# SUPPLIED MATERIAL:
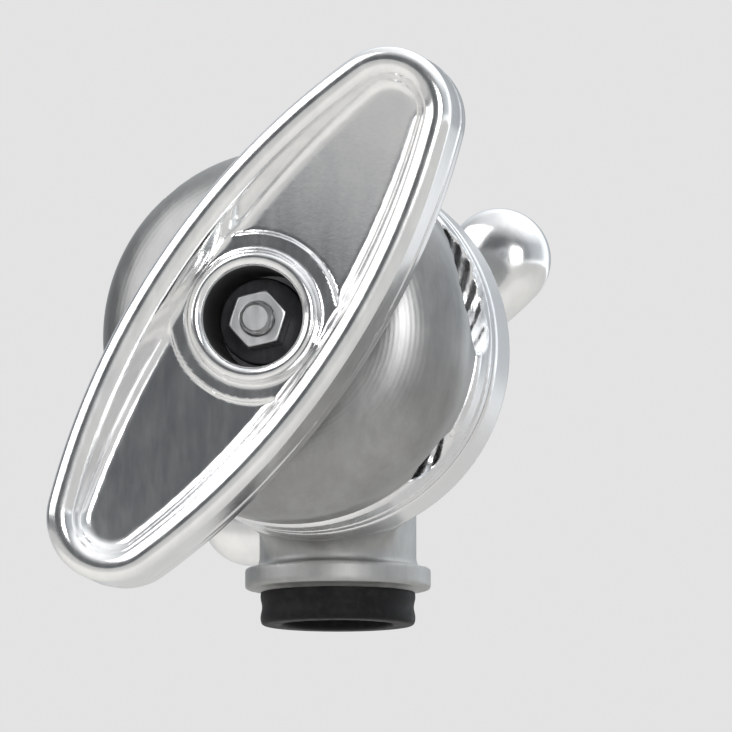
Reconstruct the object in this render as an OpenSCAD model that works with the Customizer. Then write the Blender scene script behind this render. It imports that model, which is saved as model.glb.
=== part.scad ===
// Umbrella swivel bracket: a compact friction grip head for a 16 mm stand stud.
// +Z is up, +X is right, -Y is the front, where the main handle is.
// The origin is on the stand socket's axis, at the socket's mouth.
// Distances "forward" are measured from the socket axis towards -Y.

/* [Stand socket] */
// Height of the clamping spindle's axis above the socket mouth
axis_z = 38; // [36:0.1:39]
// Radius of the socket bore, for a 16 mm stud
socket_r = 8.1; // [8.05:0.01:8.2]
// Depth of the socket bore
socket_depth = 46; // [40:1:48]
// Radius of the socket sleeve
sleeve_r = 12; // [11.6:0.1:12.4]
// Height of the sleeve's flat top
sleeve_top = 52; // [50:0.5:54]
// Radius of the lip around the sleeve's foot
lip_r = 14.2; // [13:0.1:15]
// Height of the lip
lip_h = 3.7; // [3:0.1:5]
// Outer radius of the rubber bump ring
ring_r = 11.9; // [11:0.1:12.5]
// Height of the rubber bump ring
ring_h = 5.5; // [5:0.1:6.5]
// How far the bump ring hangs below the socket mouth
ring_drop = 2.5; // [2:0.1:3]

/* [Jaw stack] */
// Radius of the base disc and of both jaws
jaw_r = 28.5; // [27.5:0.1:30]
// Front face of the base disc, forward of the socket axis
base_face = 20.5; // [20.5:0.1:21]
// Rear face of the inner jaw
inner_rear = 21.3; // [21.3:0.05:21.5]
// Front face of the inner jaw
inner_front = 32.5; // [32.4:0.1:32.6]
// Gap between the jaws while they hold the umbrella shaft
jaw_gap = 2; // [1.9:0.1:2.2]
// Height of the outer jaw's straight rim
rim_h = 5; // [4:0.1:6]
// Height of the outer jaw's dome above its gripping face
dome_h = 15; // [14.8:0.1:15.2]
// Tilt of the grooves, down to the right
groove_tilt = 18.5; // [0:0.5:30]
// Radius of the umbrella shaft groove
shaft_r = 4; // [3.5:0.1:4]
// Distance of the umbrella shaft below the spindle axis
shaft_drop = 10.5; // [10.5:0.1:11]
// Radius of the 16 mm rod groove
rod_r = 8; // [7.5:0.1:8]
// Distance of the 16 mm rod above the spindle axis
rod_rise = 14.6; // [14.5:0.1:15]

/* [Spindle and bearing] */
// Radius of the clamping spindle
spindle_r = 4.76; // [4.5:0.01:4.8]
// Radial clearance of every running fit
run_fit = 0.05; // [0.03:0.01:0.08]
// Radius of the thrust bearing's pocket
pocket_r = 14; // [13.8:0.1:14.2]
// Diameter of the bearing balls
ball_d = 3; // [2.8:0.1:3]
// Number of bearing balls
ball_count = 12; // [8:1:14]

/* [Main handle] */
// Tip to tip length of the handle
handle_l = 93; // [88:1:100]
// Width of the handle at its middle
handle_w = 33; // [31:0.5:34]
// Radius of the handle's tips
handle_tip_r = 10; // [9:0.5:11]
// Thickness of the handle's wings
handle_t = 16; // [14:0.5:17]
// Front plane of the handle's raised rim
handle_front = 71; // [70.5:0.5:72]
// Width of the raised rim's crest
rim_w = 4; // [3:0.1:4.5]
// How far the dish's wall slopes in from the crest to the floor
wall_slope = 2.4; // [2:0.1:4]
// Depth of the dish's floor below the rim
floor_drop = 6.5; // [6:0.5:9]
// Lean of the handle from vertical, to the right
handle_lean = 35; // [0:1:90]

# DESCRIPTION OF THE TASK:
Reproduce all the data word for word.

# EXPECTED OUTPUT:
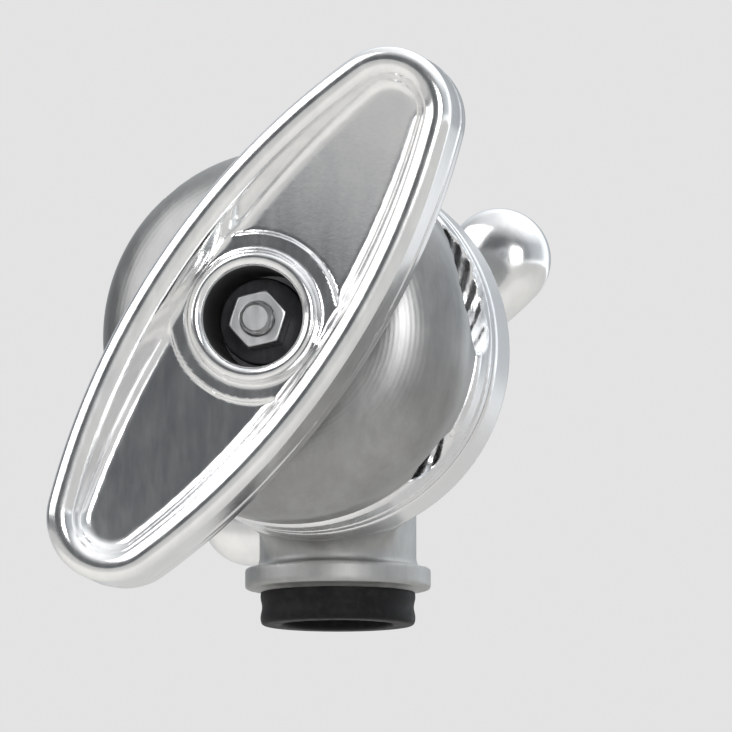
Reconstruct the object in this render as an OpenSCAD model that works with the Customizer. Then write the Blender scene script behind this render. It imports that model, which is saved as model.glb.
=== part.scad ===
// Umbrella swivel bracket: a compact friction grip head for a 16 mm stand stud.
// +Z is up, +X is right, -Y is the front, where the main handle is.
// The origin is on the stand socket's axis, at the socket's mouth.
// Distances "forward" are measured from the socket axis towards -Y.

/* [Stand socket] */
// Height of the clamping spindle's axis above the socket mouth
axis_z = 38; // [36:0.1:39]
// Radius of the socket bore, for a 16 mm stud
socket_r = 8.1; // [8.05:0.01:8.2]
// Depth of the socket bore
socket_depth = 46; // [40:1:48]
// Radius of the socket sleeve
sleeve_r = 12; // [11.6:0.1:12.4]
// Height of the sleeve's flat top
sleeve_top = 52; // [50:0.5:54]
// Radius of the lip around the sleeve's foot
lip_r = 14.2; // [13:0.1:15]
// Height of the lip
lip_h = 3.7; // [3:0.1:5]
// Outer radius of the rubber bump ring
ring_r = 11.9; // [11:0.1:12.5]
// Height of the rubber bump ring
ring_h = 5.5; // [5:0.1:6.5]
// How far the bump ring hangs below the socket mouth
ring_drop = 2.5; // [2:0.1:3]

/* [Jaw stack] */
// Radius of the base disc and of both jaws
jaw_r = 28.5; // [27.5:0.1:30]
// Front face of the base disc, forward of the socket axis
base_face = 20.5; // [20.5:0.1:21]
// Rear face of the inner jaw
inner_rear = 21.3; // [21.3:0.05:21.5]
// Front face of the inner jaw
inner_front = 32.5; // [32.4:0.1:32.6]
// Gap between the jaws while they hold the umbrella shaft
jaw_gap = 2; // [1.9:0.1:2.2]
// Height of the outer jaw's straight rim
rim_h = 5; // [4:0.1:6]
// Height of the outer jaw's dome above its gripping face
dome_h = 15; // [14.8:0.1:15.2]
// Tilt of the grooves, down to the right
groove_tilt = 18.5; // [0:0.5:30]
// Radius of the umbrella shaft groove
shaft_r = 4; // [3.5:0.1:4]
// Distance of the umbrella shaft below the spindle axis
shaft_drop = 10.5; // [10.5:0.1:11]
// Radius of the 16 mm rod groove
rod_r = 8; // [7.5:0.1:8]
// Distance of the 16 mm rod above the spindle axis
rod_rise = 14.6; // [14.5:0.1:15]

/* [Spindle and bearing] */
// Radius of the clamping spindle
spindle_r = 4.76; // [4.5:0.01:4.8]
// Radial clearance of every running fit
run_fit = 0.05; // [0.03:0.01:0.08]
// Radius of the thrust bearing's pocket
pocket_r = 14; // [13.8:0.1:14.2]
// Diameter of the bearing balls
ball_d = 3; // [2.8:0.1:3]
// Number of bearing balls
ball_count = 12; // [8:1:14]

/* [Main handle] */
// Tip to tip length of the handle
handle_l = 93; // [88:1:100]
// Width of the handle at its middle
handle_w = 33; // [31:0.5:34]
// Radius of the handle's tips
handle_tip_r = 10; // [9:0.5:11]
// Thickness of the handle's wings
handle_t = 16; // [14:0.5:17]
// Front plane of the handle's raised rim
handle_front = 71; // [70.5:0.5:72]
// Width of the raised rim's crest
rim_w = 4; // [3:0.1:4.5]
// How far the dish's wall slopes in from the crest to the floor
wall_slope = 2.4; // [2:0.1:4]
// Depth of the dish's floor below the rim
floor_drop = 6.5; // [6:0.5:9]
// Lean of the handle from vertical, to the right
handle_lean = 35; // [0:1:90]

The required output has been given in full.